* _Material for the task_:
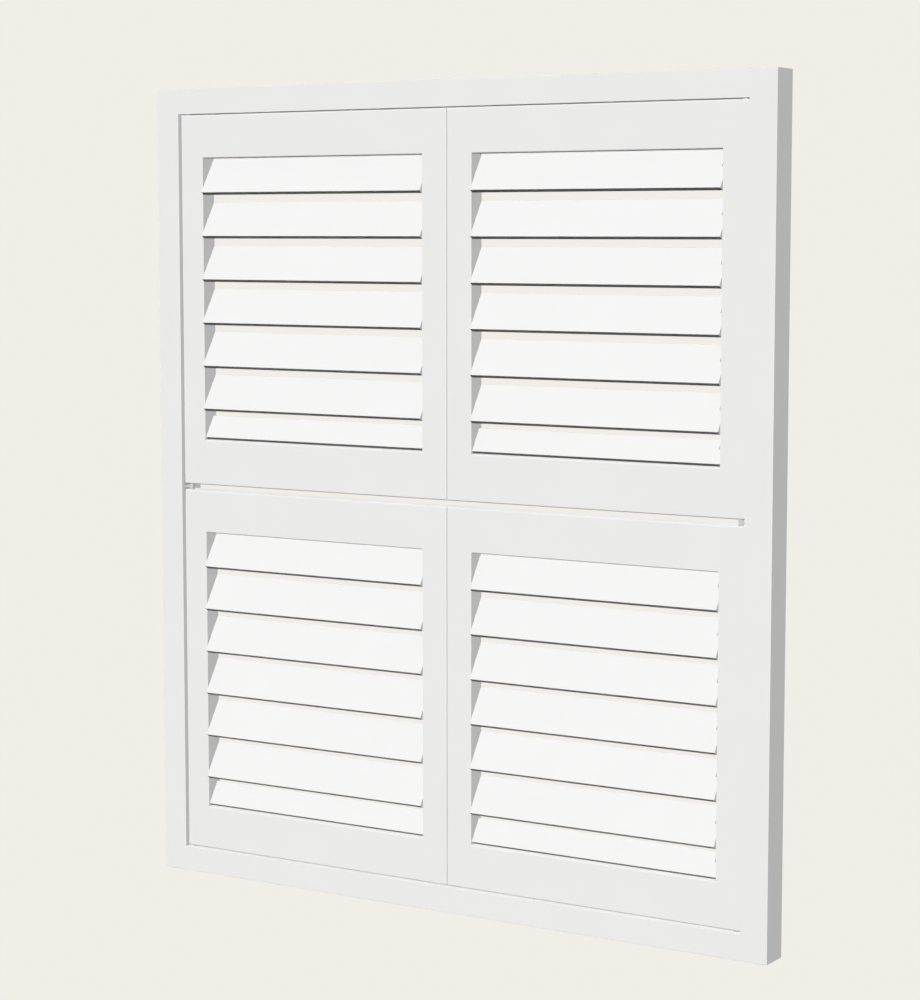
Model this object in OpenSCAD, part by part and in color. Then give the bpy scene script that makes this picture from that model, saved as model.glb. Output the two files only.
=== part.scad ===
// Louvred shutters: two tiers of paired panels that swing in a mitred timber frame.
// X runs to the right, Y from the room towards the wall, and Z up.
// The origin is at the bottom centre of the frame.

/* [Frame] */
// Width over the frame
frame_w = 1270; // [1000:5:1600]
// Height over the frame
frame_h = 1475; // [1200:5:1800]
// Depth of the frame from its front face to its back face
frame_d = 56.5; // [54:0.5:80]
// Width of a jamb's front face
jamb_face = 49.5; // [40:0.5:80]
// Height of the head's front face
head_face = 47; // [38:0.5:80]
// Height of the sill's front face
sill_face = 45.5; // [38:0.5:80]
// Radius of the eased long edges of the frame
frame_ease = 0.5; // [0.4:0.1:3]
// Distance of the outer fixing holes from the frame's ends
fixing_end = 180; // [120:5:260]
// Distance of the inner fixing holes from the middle of the frame's width
fixing_mid = 150; // [80:5:220]
// Diameter of a fixing hole through the head or the sill
fixing_d = 6; // [4:0.5:8]
// Diameter of the counterbore for a fixing's head
fixing_head_d = 12; // [9:0.5:14]
// Depth of that counterbore
fixing_head_depth = 8; // [4:0.5:15]

/* [Panels] */
// Setback of the panels behind the frame's front face
panel_recess = 8; // [4:0.1:12]
// Thickness of a panel
panel_t = 33; // [28:0.5:36]
// Gap between a panel and its jamb
side_gap = 1.2; // [1.1:0.1:4]
// Gap between a panel and the head or the sill
end_gap = 1.5; // [1.2:0.1:6]
// Gap between the two panels of a tier
meeting_gap = 1.5; // [1.2:0.1:6]
// Gap between the upper and the lower panels
tier_gap = 11; // [9:0.5:20]
// Width of the stile on the pivot side
hinge_stile_w = 49.2; // [40:0.1:70]
// Width of the stile where the two panels meet
meeting_stile_w = 50.35; // [40:0.05:70]
// Height of a panel's top rail
top_rail_h = 79.5; // [60:0.5:120]
// Height of an upper panel's bottom rail
upper_bottom_rail_h = 84; // [60:0.5:120]
// Height of a lower panel's bottom rail
lower_bottom_rail_h = 80.5; // [60:0.5:120]
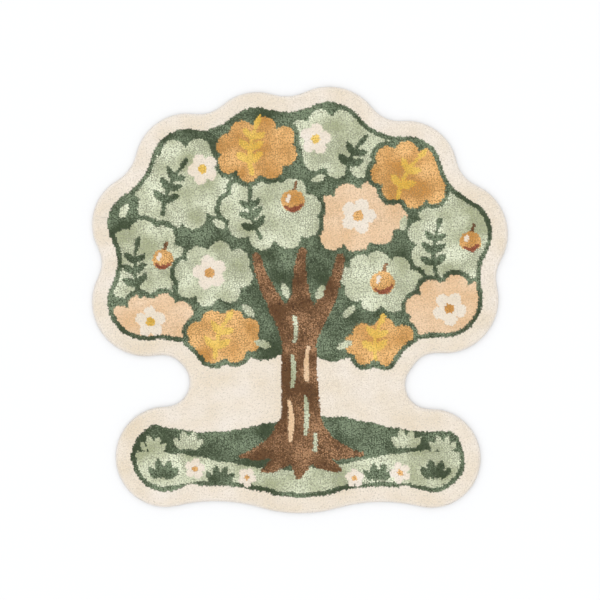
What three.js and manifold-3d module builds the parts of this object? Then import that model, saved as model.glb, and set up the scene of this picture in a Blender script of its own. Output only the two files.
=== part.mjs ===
// A child's contour rug, cut to the outline of a storybook tree: a lobed crown above a broad mound of ground.
// Short cotton pile on a canvas backing, lying flat. Millimetres, +Z up, +Y towards the top of the crown.
// The origin is at the middle of the underside.

import * as THREE from "three";
import { mergeVertices } from "three/addons/utils/BufferGeometryUtils.js";
import Module from "manifold-3d";

// Driving sizes
const RUG_HEIGHT = 15; // from the floor to the usual top of the pile
const EDGE_FACET = 23; // length of one straight facet along the edge
const LUMP_PITCH = 23; // spacing of the points of the uneven top
const SLAB_MARGIN = 30; // how far the cutting slab runs past the edge
const SLAB_BELOW = 5; // how far the cutting slab runs below the floor
const WELD = 1e-3; // points closer than this are one point

// The edge is a chain of round lobes, listed clockwise from the top of the crown.
// Each lobe runs into the next one along an arc that is hollow, with the radius in the last column.
const LOBES = [
  { name: "crown top", x: 75, y: 408, radius: 142, hollow: 90 },
  { name: "crown upper right", x: 275, y: 330, radius: 132, hollow: 90 },
  { name: "crown right", x: 398, y: 170, radius: 138, hollow: 90 },
  { name: "crown lower right", x: 372, y: 2, radius: 140, hollow: 70 },
  { name: "crown skirt right", x: 205, y: -112, radius: 105, hollow: 62 },
  { name: "mound right", x: 338, y: -408, radius: 128, hollow: 420 },
  { name: "mound middle", x: 0, y: -190, radius: 360, hollow: 420 },
  { name: "mound left", x: -345, y: -404, radius: 130, hollow: 62 },
  { name: "crown skirt left", x: -215, y: -105, radius: 108, hollow: 70 },
  { name: "crown lower left", x: -395, y: -5, radius: 141, hollow: 80 },
  { name: "crown left", x: -405, y: 195, radius: 131, hollow: 110 },
  { name: "crown upper left", x: -290, y: 345, radius: 136, hollow: 90 },
  { name: "crown top left", x: -110, y: 400, radius: 136, hollow: 120 },
];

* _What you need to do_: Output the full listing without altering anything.

* _Response below_:
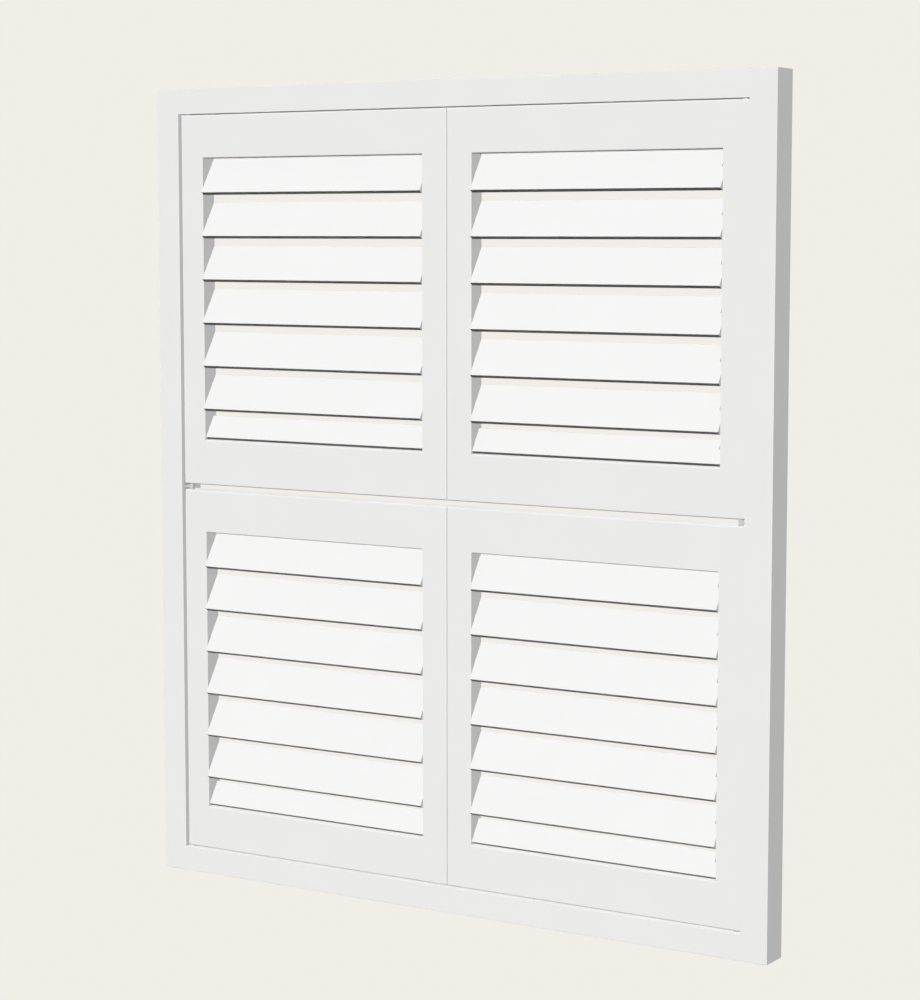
Model this object in OpenSCAD, part by part and in color. Then give the bpy scene script that makes this picture from that model, saved as model.glb. Output the two files only.
=== part.scad ===
// Louvred shutters: two tiers of paired panels that swing in a mitred timber frame.
// X runs to the right, Y from the room towards the wall, and Z up.
// The origin is at the bottom centre of the frame.

/* [Frame] */
// Width over the frame
frame_w = 1270; // [1000:5:1600]
// Height over the frame
frame_h = 1475; // [1200:5:1800]
// Depth of the frame from its front face to its back face
frame_d = 56.5; // [54:0.5:80]
// Width of a jamb's front face
jamb_face = 49.5; // [40:0.5:80]
// Height of the head's front face
head_face = 47; // [38:0.5:80]
// Height of the sill's front face
sill_face = 45.5; // [38:0.5:80]
// Radius of the eased long edges of the frame
frame_ease = 0.5; // [0.4:0.1:3]
// Distance of the outer fixing holes from the frame's ends
fixing_end = 180; // [120:5:260]
// Distance of the inner fixing holes from the middle of the frame's width
fixing_mid = 150; // [80:5:220]
// Diameter of a fixing hole through the head or the sill
fixing_d = 6; // [4:0.5:8]
// Diameter of the counterbore for a fixing's head
fixing_head_d = 12; // [9:0.5:14]
// Depth of that counterbore
fixing_head_depth = 8; // [4:0.5:15]

/* [Panels] */
// Setback of the panels behind the frame's front face
panel_recess = 8; // [4:0.1:12]
// Thickness of a panel
panel_t = 33; // [28:0.5:36]
// Gap between a panel and its jamb
side_gap = 1.2; // [1.1:0.1:4]
// Gap between a panel and the head or the sill
end_gap = 1.5; // [1.2:0.1:6]
// Gap between the two panels of a tier
meeting_gap = 1.5; // [1.2:0.1:6]
// Gap between the upper and the lower panels
tier_gap = 11; // [9:0.5:20]
// Width of the stile on the pivot side
hinge_stile_w = 49.2; // [40:0.1:70]
// Width of the stile where the two panels meet
meeting_stile_w = 50.35; // [40:0.05:70]
// Height of a panel's top rail
top_rail_h = 79.5; // [60:0.5:120]
// Height of an upper panel's bottom rail
upper_bottom_rail_h = 84; // [60:0.5:120]
// Height of a lower panel's bottom rail
lower_bottom_rail_h = 80.5; // [60:0.5:120]
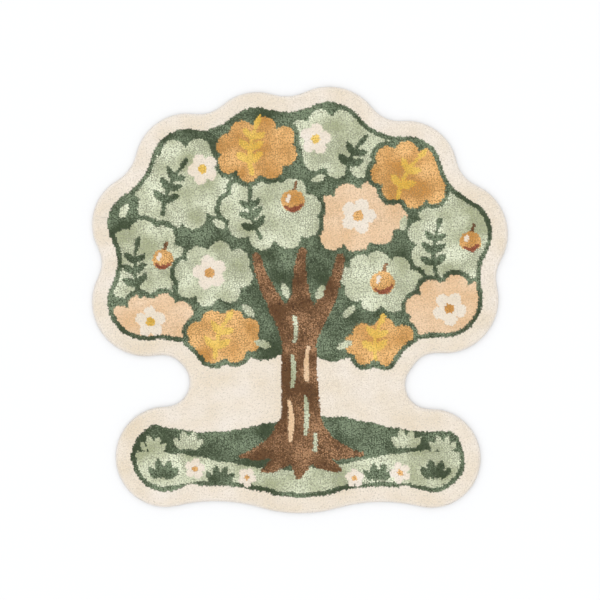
What three.js and manifold-3d module builds the parts of this object? Then import that model, saved as model.glb, and set up the scene of this picture in a Blender script of its own. Output only the two files.
=== part.mjs ===
// A child's contour rug, cut to the outline of a storybook tree: a lobed crown above a broad mound of ground.
// Short cotton pile on a canvas backing, lying flat. Millimetres, +Z up, +Y towards the top of the crown.
// The origin is at the middle of the underside.

import * as THREE from "three";
import { mergeVertices } from "three/addons/utils/BufferGeometryUtils.js";
import Module from "manifold-3d";

// Driving sizes
const RUG_HEIGHT = 15; // from the floor to the usual top of the pile
const EDGE_FACET = 23; // length of one straight facet along the edge
const LUMP_PITCH = 23; // spacing of the points of the uneven top
const SLAB_MARGIN = 30; // how far the cutting slab runs past the edge
const SLAB_BELOW = 5; // how far the cutting slab runs below the floor
const WELD = 1e-3; // points closer than this are one point

// The edge is a chain of round lobes, listed clockwise from the top of the crown.
// Each lobe runs into the next one along an arc that is hollow, with the radius in the last column.
const LOBES = [
  { name: "crown top", x: 75, y: 408, radius: 142, hollow: 90 },
  { name: "crown upper right", x: 275, y: 330, radius: 132, hollow: 90 },
  { name: "crown right", x: 398, y: 170, radius: 138, hollow: 90 },
  { name: "crown lower right", x: 372, y: 2, radius: 140, hollow: 70 },
  { name: "crown skirt right", x: 205, y: -112, radius: 105, hollow: 62 },
  { name: "mound right", x: 338, y: -408, radius: 128, hollow: 420 },
  { name: "mound middle", x: 0, y: -190, radius: 360, hollow: 420 },
  { name: "mound left", x: -345, y: -404, radius: 130, hollow: 62 },
  { name: "crown skirt left", x: -215, y: -105, radius: 108, hollow: 70 },
  { name: "crown lower left", x: -395, y: -5, radius: 141, hollow: 80 },
  { name: "crown left", x: -405, y: 195, radius: 131, hollow: 110 },
  { name: "crown upper left", x: -290, y: 345, radius: 136, hollow: 90 },
  { name: "crown top left", x: -110, y: 400, radius: 136, hollow: 120 },
];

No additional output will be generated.